(Records from a collection)
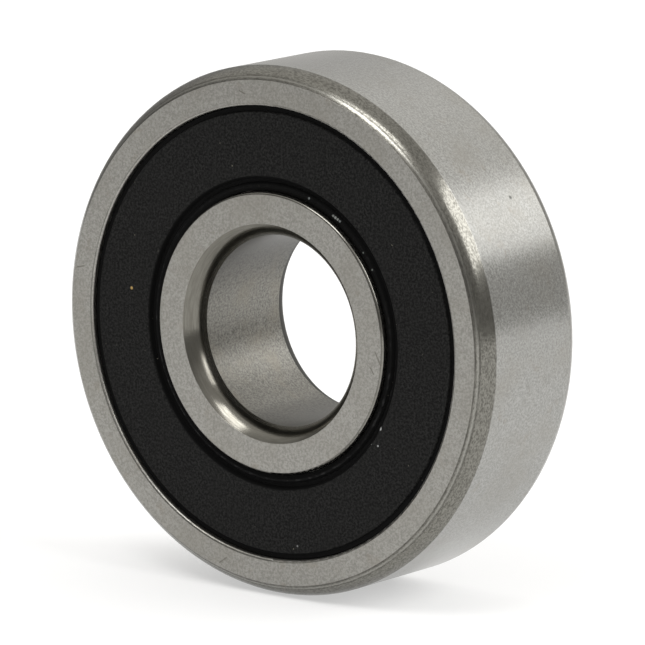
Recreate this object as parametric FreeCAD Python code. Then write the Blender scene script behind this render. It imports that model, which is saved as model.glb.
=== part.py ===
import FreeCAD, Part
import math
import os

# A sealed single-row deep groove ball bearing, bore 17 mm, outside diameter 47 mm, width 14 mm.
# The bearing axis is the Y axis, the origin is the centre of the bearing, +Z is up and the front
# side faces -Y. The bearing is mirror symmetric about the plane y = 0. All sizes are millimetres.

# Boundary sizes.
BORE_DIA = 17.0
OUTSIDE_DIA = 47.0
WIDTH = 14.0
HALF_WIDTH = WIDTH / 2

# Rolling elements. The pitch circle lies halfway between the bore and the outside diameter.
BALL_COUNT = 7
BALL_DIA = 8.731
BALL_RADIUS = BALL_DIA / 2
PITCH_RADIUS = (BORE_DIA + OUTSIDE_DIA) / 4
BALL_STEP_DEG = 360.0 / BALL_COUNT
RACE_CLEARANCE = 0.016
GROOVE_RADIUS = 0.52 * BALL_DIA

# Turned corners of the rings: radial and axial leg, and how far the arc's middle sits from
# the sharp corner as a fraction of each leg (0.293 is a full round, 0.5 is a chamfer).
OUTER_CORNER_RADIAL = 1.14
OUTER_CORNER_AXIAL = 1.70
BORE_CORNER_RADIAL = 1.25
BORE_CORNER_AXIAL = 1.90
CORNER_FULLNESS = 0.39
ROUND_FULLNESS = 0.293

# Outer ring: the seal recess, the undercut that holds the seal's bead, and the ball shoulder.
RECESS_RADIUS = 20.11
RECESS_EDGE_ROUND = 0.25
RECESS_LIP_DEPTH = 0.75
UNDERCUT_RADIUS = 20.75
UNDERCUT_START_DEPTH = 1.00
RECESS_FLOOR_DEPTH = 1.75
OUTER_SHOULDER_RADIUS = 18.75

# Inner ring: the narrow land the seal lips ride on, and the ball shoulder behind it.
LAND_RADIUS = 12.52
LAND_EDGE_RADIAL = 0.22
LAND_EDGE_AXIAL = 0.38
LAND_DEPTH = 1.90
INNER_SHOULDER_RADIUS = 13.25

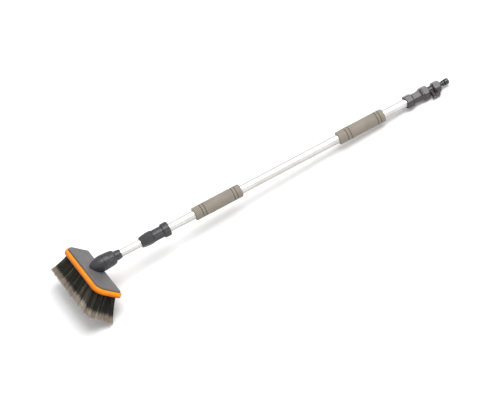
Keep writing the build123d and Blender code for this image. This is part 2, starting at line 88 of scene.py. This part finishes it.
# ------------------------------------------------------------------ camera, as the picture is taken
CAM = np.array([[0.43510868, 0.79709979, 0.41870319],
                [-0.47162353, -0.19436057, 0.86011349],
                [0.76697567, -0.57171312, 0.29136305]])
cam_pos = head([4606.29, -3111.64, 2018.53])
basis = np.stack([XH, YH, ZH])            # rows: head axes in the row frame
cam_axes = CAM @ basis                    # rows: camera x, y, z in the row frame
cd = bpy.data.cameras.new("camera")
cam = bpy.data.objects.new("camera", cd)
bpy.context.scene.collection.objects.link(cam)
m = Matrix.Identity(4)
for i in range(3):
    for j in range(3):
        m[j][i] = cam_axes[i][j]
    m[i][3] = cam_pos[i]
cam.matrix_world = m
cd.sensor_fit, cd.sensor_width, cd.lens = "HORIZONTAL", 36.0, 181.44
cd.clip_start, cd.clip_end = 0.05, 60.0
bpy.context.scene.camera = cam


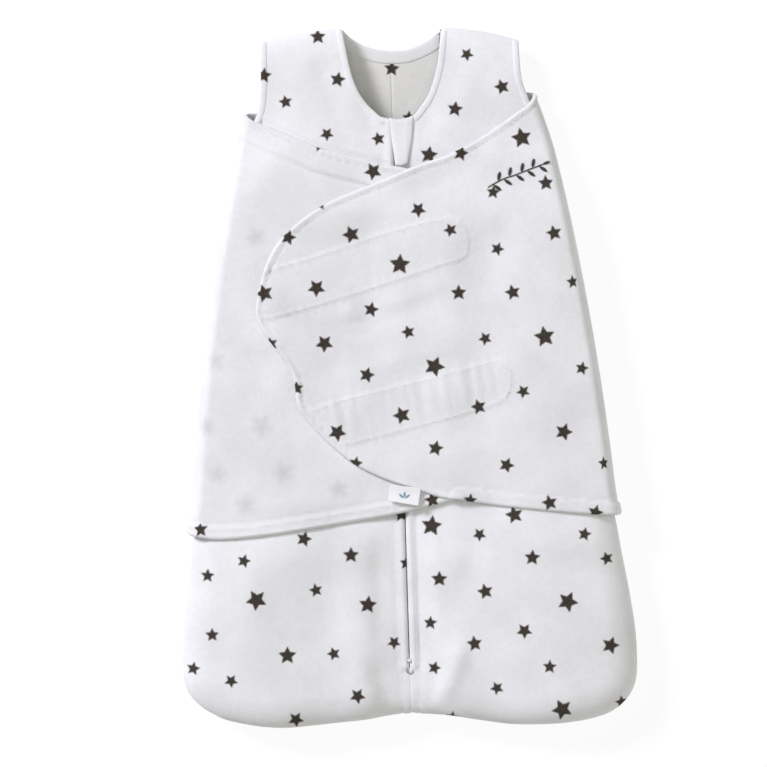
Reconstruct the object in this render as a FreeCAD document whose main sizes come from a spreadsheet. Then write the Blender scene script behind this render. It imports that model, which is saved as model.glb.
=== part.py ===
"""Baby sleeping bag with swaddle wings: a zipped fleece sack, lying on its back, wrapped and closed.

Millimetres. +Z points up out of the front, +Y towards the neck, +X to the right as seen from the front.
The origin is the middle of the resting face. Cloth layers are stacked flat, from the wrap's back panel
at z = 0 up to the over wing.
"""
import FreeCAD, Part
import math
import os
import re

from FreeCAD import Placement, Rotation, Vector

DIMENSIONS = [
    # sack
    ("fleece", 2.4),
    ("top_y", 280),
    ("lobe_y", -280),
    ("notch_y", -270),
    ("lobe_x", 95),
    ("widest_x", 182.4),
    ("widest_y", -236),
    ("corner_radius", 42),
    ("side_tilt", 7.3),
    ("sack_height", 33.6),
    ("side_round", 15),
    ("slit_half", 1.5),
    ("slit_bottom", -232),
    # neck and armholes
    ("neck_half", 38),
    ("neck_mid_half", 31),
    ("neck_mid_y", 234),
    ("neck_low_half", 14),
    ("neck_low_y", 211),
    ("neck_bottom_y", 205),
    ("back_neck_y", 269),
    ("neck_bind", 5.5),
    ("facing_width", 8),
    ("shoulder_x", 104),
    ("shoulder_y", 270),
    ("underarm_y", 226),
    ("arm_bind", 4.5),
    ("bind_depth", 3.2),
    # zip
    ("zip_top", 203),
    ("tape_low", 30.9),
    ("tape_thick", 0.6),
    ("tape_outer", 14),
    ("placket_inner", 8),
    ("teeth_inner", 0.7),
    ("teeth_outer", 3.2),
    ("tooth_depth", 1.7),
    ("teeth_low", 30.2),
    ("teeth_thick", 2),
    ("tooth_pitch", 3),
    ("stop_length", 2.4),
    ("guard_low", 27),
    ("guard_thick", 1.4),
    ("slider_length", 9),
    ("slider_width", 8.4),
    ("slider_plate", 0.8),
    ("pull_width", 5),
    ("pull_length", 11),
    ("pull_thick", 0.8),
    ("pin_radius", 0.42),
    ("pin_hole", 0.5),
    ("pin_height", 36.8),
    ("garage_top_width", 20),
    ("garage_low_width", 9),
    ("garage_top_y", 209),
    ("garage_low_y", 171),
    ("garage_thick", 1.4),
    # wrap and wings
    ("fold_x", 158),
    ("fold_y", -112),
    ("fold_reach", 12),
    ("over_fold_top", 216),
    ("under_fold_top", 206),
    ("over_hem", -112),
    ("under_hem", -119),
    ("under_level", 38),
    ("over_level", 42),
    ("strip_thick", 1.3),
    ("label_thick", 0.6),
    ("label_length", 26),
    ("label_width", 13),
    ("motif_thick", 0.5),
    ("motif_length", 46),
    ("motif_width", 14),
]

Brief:
Start with the line that holds "Reconstruct the object" and finish with the line that holds "wrapped and closed.". Transcribe each line in between exactly, and those two as well.

Problem solution:
Reconstruct the object in this render as a FreeCAD document whose main sizes come from a spreadsheet. Then write the Blender scene script behind this render. It imports that model, which is saved as model.glb.
=== part.py ===
"""Baby sleeping bag with swaddle wings: a zipped fleece sack, lying on its back, wrapped and closed.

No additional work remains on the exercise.